L’informazione distorta, il ministro leghista e il crocifisso

da Giulio Marino, Roma

Riceviamo e volentieri pubblichiamo:

Roma, 27 ottobre 2003

Adel Smith, presidente dell’Unione musulmani d’Italia, ha vinto la sua battaglia. Aveva chiesto di togliere il crocefisso appeso nell’aula della scuola frequentata dai suoi due figli minori. E il tribunale dell’Aquila, al quale Smith si era rivolto, gli ha dato ragione.

Con una sentenza storica il Tribunale ha accolto il suo ricorso e ha condannando l’istituto a rimuovere il crocifisso.

Il ricorso era stato presentato qualche settimana fa dal legale di Adel Smith. La sentenza è stata immediata. Il giudice Mario Montanaro difende «l’imparzialità dell’istruzione scolastica pubblica di fronte al fenomeno religioso». Un’imparzialità che va realizzata «attraverso la mancata esposizione di simboli religiosi». Il giudice ha preso in considerazione anche la possibilità che più simboli religiosi vengano esposti sui muri della aule scolastiche. Ma ha deciso che la strada non è percorribile, sia perché «non potrebbe in concreto essere tendenzialmente esaustiva», sia perché «finirebbe per ledere la libertà religiosa negativa di coloro che non hanno alcun credo».

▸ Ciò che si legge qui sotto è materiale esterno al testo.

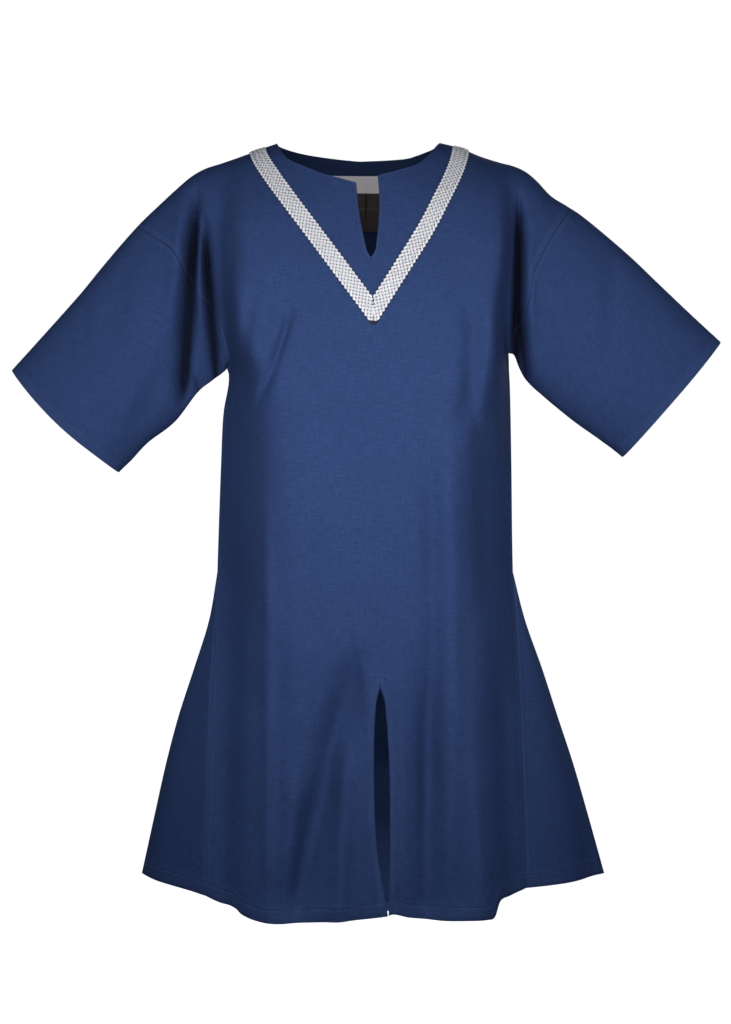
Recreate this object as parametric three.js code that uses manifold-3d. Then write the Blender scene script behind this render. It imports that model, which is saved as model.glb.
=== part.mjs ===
// Short-sleeved tunic, filled out as if worn.
// Millimetres, +Z up, the front faces -Y, the wearer's right arm is at -X.
// The origin is between the shoulders, at the height of the highest shoulder points.
//
// The tunic is two hollow tubes that cross: a boxy body and a pair of arms. The front and the
// back are each a depth behind or in front of the plane y = 0, worked out at any x and z. Every
// sewn piece is a grid of such points with a thin wall, so neighbours share their seam points.

import * as THREE from "three";
import Module from "manifold-3d";

const wasm = await Module();
wasm.setup();

// ---------------------------------------------------------------- sizes

const CLOTH = 1.5; // wall of the cotton cloth
const SEAM_GAP = 0.3; // clearance between two sewn pieces
const SEAM_DRAW = 0.17; // how far each is drawn back from their seam
const SLIVER = 0.04; // edges shorter than this are closed up after a cut
const BRAID = { thick: 1.6, wide: 20, lift: 0.3 };
const LABEL = { left: -51, right: 24, top: -27, bottom: -97, thick: 1, lift: 0.3 };

const NAVY = "#36476f";
const SILVER = "#b9bac0";
const LABEL_GREY = "#b7aeb1";

// Half the pieces across and the rows up each stretch of a panel.
const COUNT = { across: 11, upper: 12, waist: 5, gusset: 3, skirt: 6, sleeve: 7, gore: 5 };

// The body tube. The edges of the panels, which the side seams or the gore seams join, by height.
const PANEL_EDGE = [
  { z: 30, left: -206, right: 200 },
  { z: -150, left: -194, right: 190 },
  { z: -240, left: -184, right: 184 },
  { z: -284, left: -176, right: 184 },
  { z: -303, left: -175.5, right: 185 },
  { z: -340, left: -182, right: 186 },
  { z: -400, left: -185, right: 187 },
  { z: -545, left: -190, right: 189 },
  { z: -700, left: -194, right: 195 },
  { z: -850, left: -198, right: 199 },
  { z: -975, left: -201, right: 202 },
];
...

«Nell’ambito scolastico» - si legge nella sentenza - «la presenza del simbolo della croce induce nell’alunno a una comprensione profondamente scorretta della dimensione culturale della espressione di fede, perché manifesta l’inequivoca volontà dello Stato, trattandosi di scuola pubblica, di porre il culto cattolico al centro dell’universo, come verità assoluta, senza il minimo rispetto per il ruolo svolto dalle altre esperienze religiose e sociali nel processo storico dello sviluppo umano, trascurando completamente le loro inevitabili relazioni e i loro reciproci condizionamenti».

La rimozione del crocifisso, conclude il giudice, è l’unica misura possibile per inibire la lesione del diritto di libertà dei figli minori, poiché l’alternativa sarebbe non far partecipare all’attività didattica i piccoli scolari.

La cosa, in un altro paese sarebbe passata quasi inosservata. Ma qui siamo in Italia, qui c’è il papa e un concordato con la chiesa cattolica mai abrogato e, per di più, c’è un Governo di destra con un ministro della giustizia eletto tra le fila di un partito che oggi, insieme con Forza Italia, occupa posizioni conservatrici che una volta erano di AN e dei nostalgici dell’MSI.

Ogni occasione sembra essere buona per il guardasigilli leghista per attaccare la Magistratura.

Ma quando a essere messi in crisi sono i privilegî medioevali della Chiesa Cattolica allora i giudici possono essere fatti oggetto di attacchi da parte dell’intera classe politica nazionale. Almeno questo è quello che l’informazione a senso unico dell’oligopolio televisivo statalberlusconiano vorrebbe far credere agli italiani. Vorrebbe e, probabilmente, ci riesce e ci riesce bene sfruttando abilmente i meccanismi della persuasione e del condizionamento ampiamente conosciuti dagli studiosi di psicologia e di psicologia dell’informazione. Il magistrato in questione, come è giusto che faccia, non interviene, non rilascia interviste. Si comporta secondo la deontologia e il buon senso. Una deontologia e un buon senso ignorati dal ministro leghista della Giustizia che, invece, ritiene di poter esprimere pubblicamente dei giudizi sulla scorta delle notizie diffuse dalla stampa. E ritiene di poter attaccare pubblicamente un magistrato sulla scorta di impressioni personali. Ritiene di poter preannunciare l’invio di ispettori. Una vera e propria messa alla gogna di un magistrato che ha coraggiosamente applicato la legge difendendo i diritti dei minori contro l’ignoranza e l’arroganza di una classe politica bacchettona per la quale le crociate non sono mai terminate.

E i mass media cosa fanno? Tutti in coro riportano le impressioni a senso unico secondo il cliché tipico dei regimi che controllano l’informazione. Sembrerebbe che l’intera classe politica nazionale, non solo la CEI, deplori il comportamento di quel magistrato. “Persuasione da maggioranza”, così si chiama la procedura di condizionamento psicologica cui i mass media di regime si attengono quando, dando tutti la stessa informazione allo stesso modo, riescono a dare l’impressione che la stragrande maggioranza della gente la pensi in determinato modo.

Un rapido sguardo al sondaggio on-line di Repubblica ci fa scoprire, invece, che il 54% degli italiani approva l’operato del magistrato aquilano.

Grazie Giudice Montanaro. Continui a fare il suo dovere e non dia ascolto a questa classe politica che vorrebbe una magistratura dipendente e soggiogata dal potere politico.